L’incongruenza sta nel fatto che il prof. Prelati, da un lato, ci presenta il Piano come la panacea ai mali della serricultura, dall’altro, individua questi mali “nell’inquinamento da nitrati del sottosuolo, nel depauperamento delle falde idriche, nella filiera commerciale lunga e penalizzante”.
Questa tesi, confutata da studi che testimoniano come l’inquinamento da nitrati sia determinato a monte rispetto alle coltivazioni di pianura quali quelle serricole, è, invece, la “excusatio non petita” che rivela la presenza dietro le quinte di un disegno atto a criminalizzare le serre che sono, invece, il fulcro su cui si regge la nostra economia.
Riguardo alla presenza di Agronomi nella stesura del Piano, una cosa è “l’indagine conoscitiva sull’uso del suolo agricolo”, altra cosa è partecipare alla determinazione delle misure vincolistiche da prendere riguardo alle prescrizioni da adottare nei casi in cui è consentito fare serre, come ad esempio:
a) “impianti facilmente smontabili e aventi il carattere di strutture precarie” ( in italiano vuol dire che si possono usare o tunnel o strutture che non reggerebbero ai caratteristici venti delle nostre zone) “e tali da consentire la riconversione delle aree in colture a pieno campo”.
b) “Rispetto degli allineamenti con la trama viaria “( alla faccia degli studi agronomici che raccomandano il giusto orientamento delle serre per l’ottimale efficienza d’insolazione ed energetica).
c) “Creazione sistematica di barriere vegetali in funzione di schermatura degli impianti serricoli” (quando è arcinoto, anche ai non addetti ai lavori, che è contro l’efficienza energetica della serra, oltre che dannosa dal punto di vista fito-sanitario, l’effetto-ombra su di esse).
d) Si fa notare, perché dimostrato, che a dispetto del vincolo idrogeologico dell’area in oggetto, è stata proprio la presenza delle serre nel territorio in oggetto a scongiurare il dissesto idrogeologico del territorio, nonché la selvaggia urbanizzazione, come quella che è stata perpetrata nella zona di Cammarana.
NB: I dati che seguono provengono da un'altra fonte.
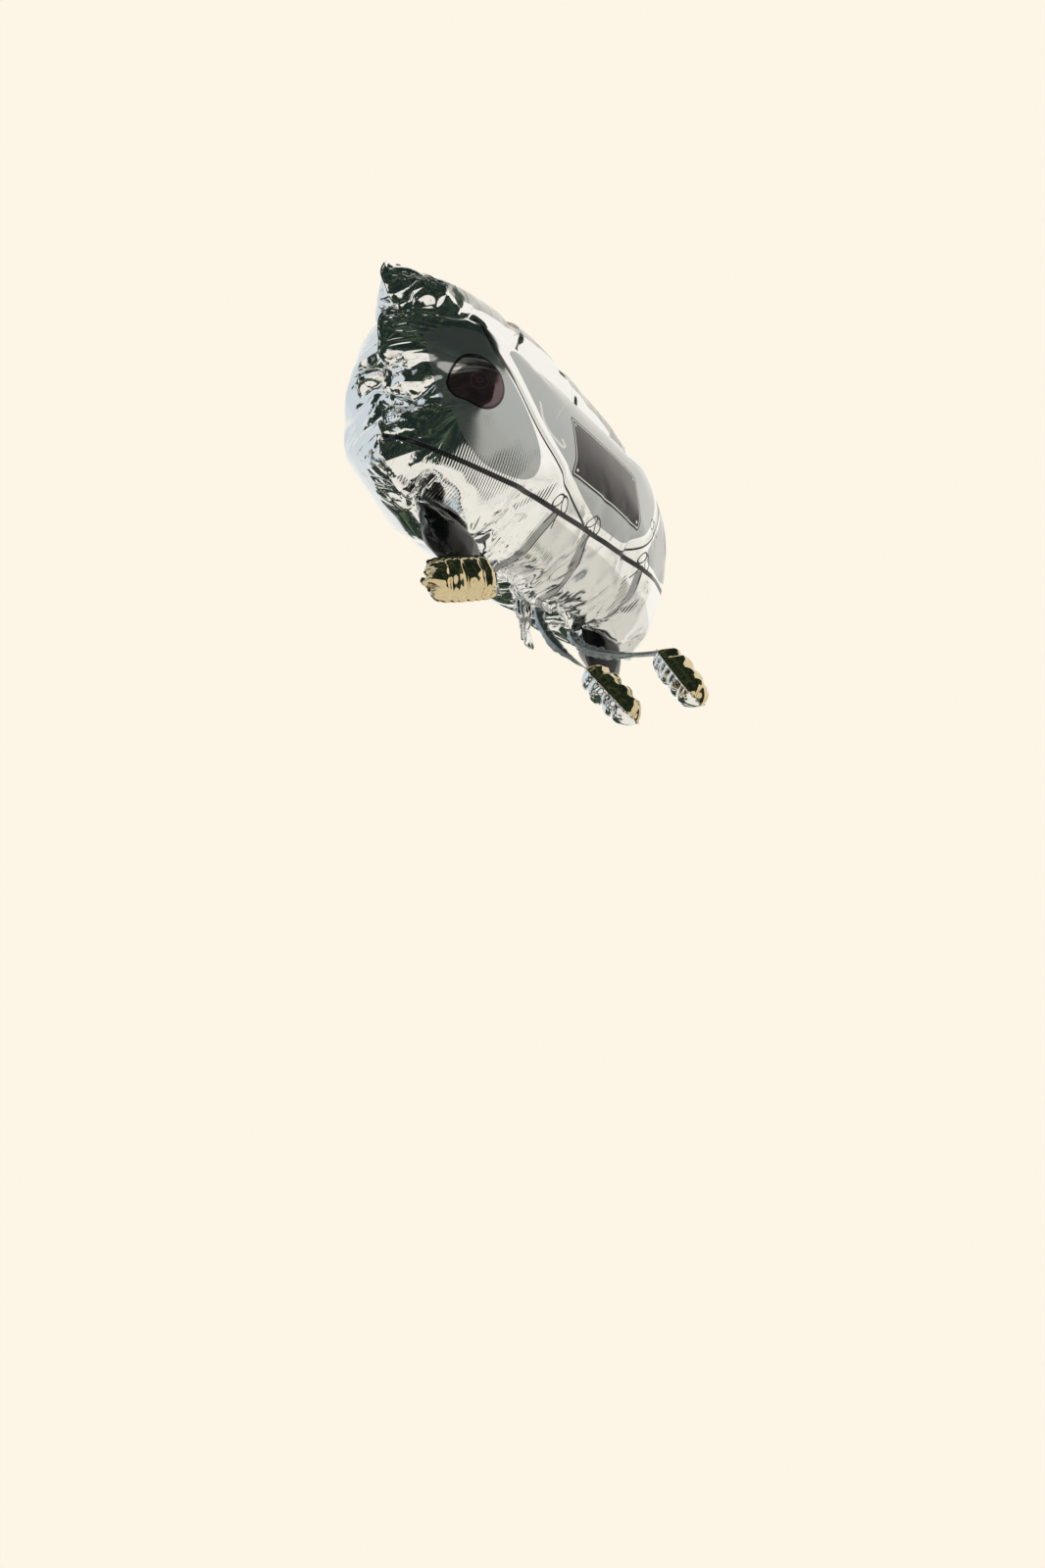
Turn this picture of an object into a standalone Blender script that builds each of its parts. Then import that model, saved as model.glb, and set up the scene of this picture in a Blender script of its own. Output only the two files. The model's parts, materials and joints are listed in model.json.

Provi, allora, il prof. Prelati ( tra l’altro, responsabile dipartimento provinciale sull’agricoltura dell’IDV) non tanto a rispondere a me, quanto a spiegare agli agricoltori della nostra città, che svolgono il proprio lavoro di imprenditori agricoli nel suddetto Paesaggio Locale, cosa vuol dire che il Piano prevede la “predisposizione di piani di recupero paesaggistico-ambientale nonché norme urbanistiche che incentivino la dismissione delle serre esistenti, la riqualificazione dei siti e l’acquisizione di aree mediante meccanismi che consentono di trasferire in aree non costiere le attività serricole ivi esistenti”, se non che le serre devono essere smobilizzate dall’area maggiormente vocata del nostro territorio?
Riflettano su queste considerazioni tutti coloro che o per scelta personale, nelle diverse formazioni politiche, o per rappresentanza istituzionale devono esprimere la loro opinione sul Piano de quo che, certamente, è destinato ad incidere profondamente e speriamo non negativamente sull’agricoltura vittoriese e dell’intera fascia trasformata”.